If you suspect that you're getting false positives, or worse, false negatives—test them on another machine.

Shorts tests are done differently depending on the machine you're using. My Hickok has a rotary switch and you simply run it around each position. My Sylvania and my EICO both have blade switches, and you flip certain ones to test for shorts. Other machines may have other methods. Whatever it is, you want to do this correctly.

The Merit Test

A merit test is the main test: plate current. After you do the shorts test, you can finish the non-critical settings for testing your tube. Usually that includes turning a knob so that the needle points on the "Good—Replace" properly. Tubes that are designed with very low plate current have to be set differently than a tube designed with high plate current, otherwise a voltage amplifier would naturally test weak and a power rectifier would test strong, but only relative to each other.

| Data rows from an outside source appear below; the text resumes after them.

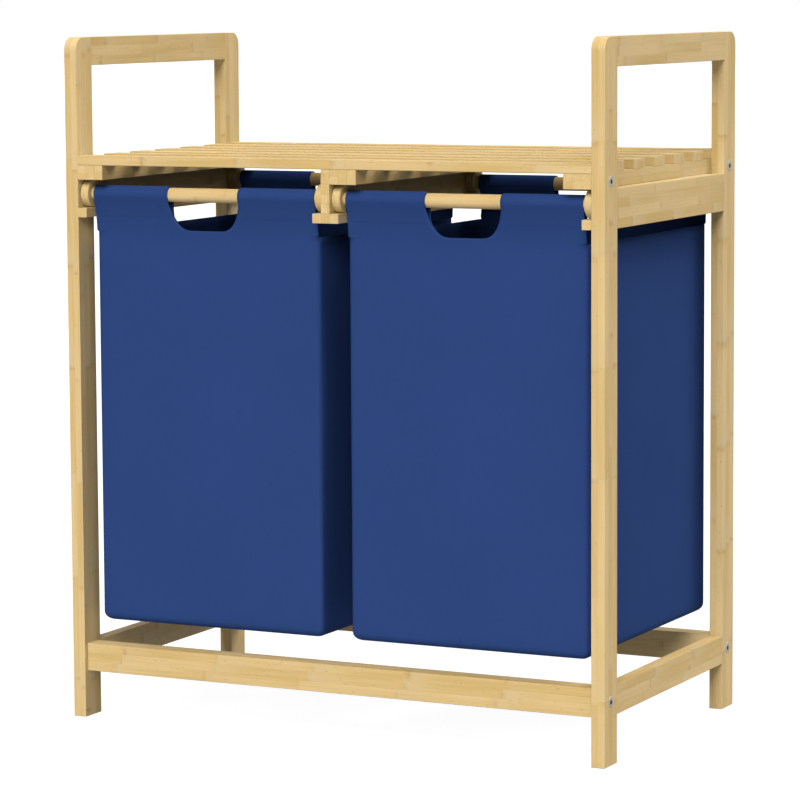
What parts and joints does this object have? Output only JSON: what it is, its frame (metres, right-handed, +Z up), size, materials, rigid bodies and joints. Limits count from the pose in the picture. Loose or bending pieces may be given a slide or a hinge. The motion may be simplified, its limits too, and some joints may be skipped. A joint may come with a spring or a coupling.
{
  "type": "laundry hamper with two bins",
  "caption": "Bamboo rack with a slatted shelf, side handles and fabric laundry bags side by side that roll out to the front on wheeled rods.",
  "frame": {"origin": "on the floor, at the middle of the width and of the depth", "axes": "+X to the right seen from the front, +Y to the back, +Z up; the bags roll out along -Y"},
  "size_m": [0.6196, 0.36, 0.73],
  "materials": {
    "bamboo": "clear satin lacquer over laminated bamboo strips",
    "hidden_bamboo": "plain turned bamboo pegs",
    "blue_fabric": "close woven polyester, matte dark blue",
    "bolt_steel": "zinc-plated",
    "insert_brass": "turned, with a smooth bore in place of the thread"
  },
  "bodies": {
    "rack": {"post_front_left": "bamboo", "post_back_left": "bamboo", "handle_rail_left": "bamboo", "upper_side_rail_left": "bamboo", "lower_side_rail_left": "bamboo", "post_front_right": "bamboo", "post_back_right": "bamboo", "handle_rail_right": "bamboo", "upper_side_rail_right": "bamboo", "lower_side_rail_right": "bamboo", "cross_rail_front": "bamboo", "cross_rail_back": "bamboo", "shelf_slat_1": "bamboo", "shelf_slat_2": "bamboo", "shelf_slat_3": "bamboo", "shelf_slat_4": "bamboo", "shelf_slat_5": "bamboo", "shelf_slat_6": "bamboo", "shelf_slat_7": "bamboo", "shelf_bearer_left": "bamboo", "shelf_bearer_right": "bamboo", "shelf_bearer_middle": "bamboo", "runner_web": "bamboo", "runner_flange": "bamboo", "channel_ledge_left": "bamboo", "stop_peg_left_outer": "hidden_bamboo", "stop_peg_left_inner": "hidden_bamboo", "bolt_upper_front_left": "bolt_steel", "insert_upper_front_left": "insert_brass", "bolt_lower_front_left": "bolt_steel", "insert_lower_front_left": "insert_brass", "bolt_upper_back_left": "bolt_steel", "insert_upper_back_left": "insert_brass", "bolt_lower_back_left": "bolt_steel", "insert_lower_back_left": "insert_brass", "channel_ledge_right": "bamboo", "stop_peg_right_outer": "hidden_bamboo", "stop_peg_right_inner": "hidden_bamboo", "bolt_upper_front_right": "bolt_steel", "insert_upper_front_right": "insert_brass", "bolt_lower_front_right": "bolt_steel", "insert_lower_front_right": "insert_brass", "bolt_upper_back_right": "bolt_steel", "insert_upper_back_right": "insert_brass", "bolt_lower_back_right": "bolt_steel", "insert_lower_back_right": "insert_brass"},
    "left_bag": {"left_bag": "blue_fabric"},
    "left_bag_front_roller": {"left_bag_front_rod": "bamboo", "left_bag_front_wheel_left": "bamboo", "left_bag_front_wheel_right": "bamboo"},
    "left_bag_back_roller": {"left_bag_back_rod": "bamboo", "left_bag_back_wheel_left": "bamboo", "left_bag_back_wheel_right": "bamboo"},
    "right_bag": {"right_bag": "blue_fabric"},
    "right_bag_front_roller": {"right_bag_front_rod": "bamboo", "right_bag_front_wheel_left": "bamboo", "right_bag_front_wheel_right": "bamboo"},
    "right_bag_back_roller": {"right_bag_back_rod": "bamboo", "right_bag_back_wheel_left": "bamboo", "right_bag_back_wheel_right": "bamboo"}
  },
  "joints": [
    {"name": "left_bag_pull_out", "type": "slide", "parent": "rack", "child": "left_bag", "axis": [0, -1, 0], "range_m": [0, 0.3]},
    {"name": "left_bag_front_roller_roll", "type": "hinge", "parent": "left_bag", "child": "left_bag_front_roller", "pos_m": [-0.14995, -0.1613, 0.5645], "axis": [1, 0, 0], "range_deg": [0, 1190]},
    {"name": "left_bag_back_roller_roll", "type": "hinge", "parent": "left_bag", "child": "left_bag_back_roller", "pos_m": [-0.14995, 0.1637, 0.5645], "axis": [1, 0, 0], "range_deg": [0, 1190]},
    {"name": "right_bag_pull_out", "type": "slide", "parent": "rack", "child": "right_bag", "axis": [0, -1, 0], "range_m": [0, 0.3]},
    {"name": "right_bag_front_roller_roll", "type": "hinge", "parent": "right_bag", "child": "right_bag_front_roller", "pos_m": [0.14995, -0.1613, 0.5645], "axis": [1, 0, 0], "range_deg": [0, 1190]},
    {"name": "right_bag_back_roller_roll", "type": "hinge", "parent": "right_bag", "child": "right_bag_back_roller", "pos_m": [0.14995, 0.1637, 0.5645], "axis": [1, 0, 0], "range_deg": [0, 1190]}
  ],
  "couplings": [
    {"joint": "left_bag_front_roller_roll", "follows": "left_bag_pull_out", "rad_per_m": 68.966},
    {"joint": "left_bag_back_roller_roll", "follows": "left_bag_pull_out", "rad_per_m": 68.966},
    {"joint": "right_bag_front_roller_roll", "follows": "right_bag_pull_out", "rad_per_m": 68.966},
    {"joint": "right_bag_back_roller_roll", "follows": "right_bag_pull_out", "rad_per_m": 68.966}
  ]
}
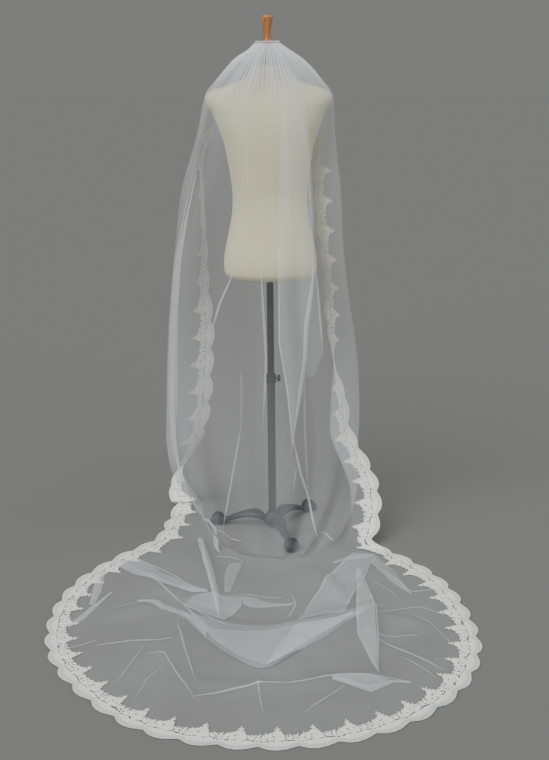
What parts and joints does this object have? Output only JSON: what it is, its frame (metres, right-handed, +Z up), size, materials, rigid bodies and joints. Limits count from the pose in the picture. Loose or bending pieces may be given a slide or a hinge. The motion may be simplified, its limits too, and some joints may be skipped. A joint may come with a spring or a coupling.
{
  "type": "bridal veil on a limbless dress form",
  "caption": "Cathedral length one-tier tulle bridal veil with a scalloped lace edge, gathered at the neck of a dress form on a three-footed stand, its train spread on the floor.",
  "frame": {"origin": "middle of the whole footprint, on the floor", "axes": "+Z up along the stand; the train runs towards -Y and the form's back faces -Y; +X is to the right of someone who looks at the train's end and the form's back behind it"},
  "size_m": [1.2426, 1.5184, 1.6996],
  "materials": {
    "tulle": "sheer ivory white tulle net",
    "lace": "ivory embroidered lace with a scalloped edge",
    "cream_jersey": "cream knitted jersey over padding",
    "neck_cap_metal": "satin grey",
    "turned_wood": "varnished warm brown",
    "black_tube": "semi-gloss black enamel",
    "cast_iron": "black painted casting"
  },
  "bodies": {
    "root": {"veil_tulle": "tulle", "veil_tulle_left": "tulle", "veil_tulle_right": "tulle", "veil_tulle_train": "tulle", "veil_heading": "tulle", "lace_left_fall": "lace", "lace_left_train": "lace", "lace_end_left": "lace", "lace_end_right": "lace", "lace_right_train": "lace", "lace_right_fall": "lace", "form_torso": "cream_jersey", "form_neck_cap": "neck_cap_metal", "form_finial": "turned_wood", "stand_pole": "black_tube", "stand_clamp": "black_tube", "stand_tube": "black_tube", "stand_hub": "cast_iron", "stand_knob": "black_tube", "stand_leg_1": "cast_iron", "stand_leg_2": "cast_iron", "stand_leg_3": "cast_iron"}
  },
  "joints": []
}
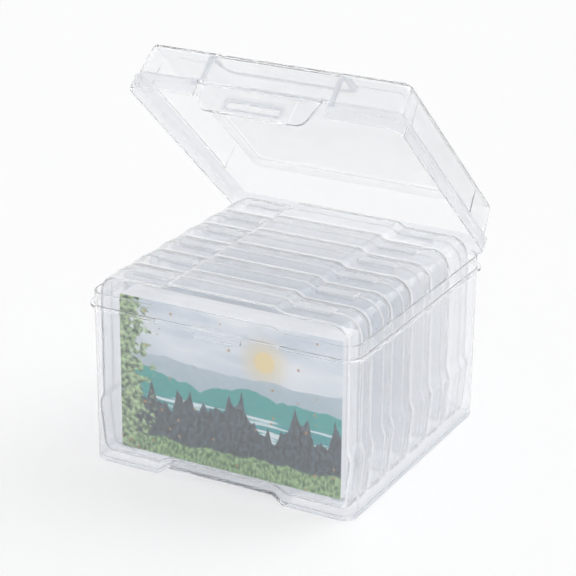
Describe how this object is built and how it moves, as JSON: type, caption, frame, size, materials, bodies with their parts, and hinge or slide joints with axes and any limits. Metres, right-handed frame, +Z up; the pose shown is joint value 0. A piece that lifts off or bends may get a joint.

The chart may tell you a specific scale or mark to use instead of the regular "Good—Replace" scale. My Hickok, for example, has a separate mark for diodes. It has micromho scales for transconductance, and the "english" adjust dial tells me which scale to use. All machines are different: for all but the simplest testers, you need the user's manual to know how to read the meter properly.

Other Tests

Some machines test for Gas - typically it's a grid leak test. The machine's user manual will explain the procedure.

Microphonics occur in audio amplifier tubes where physical vibrations inside the tube are picked up and mixed into the output signal. Again, it depends on the machine, but some testers have a socket where the old style high-impedance headphones (or an earphone) can be plugged in; you listen to the earphone/headphone and tap the tube lightly.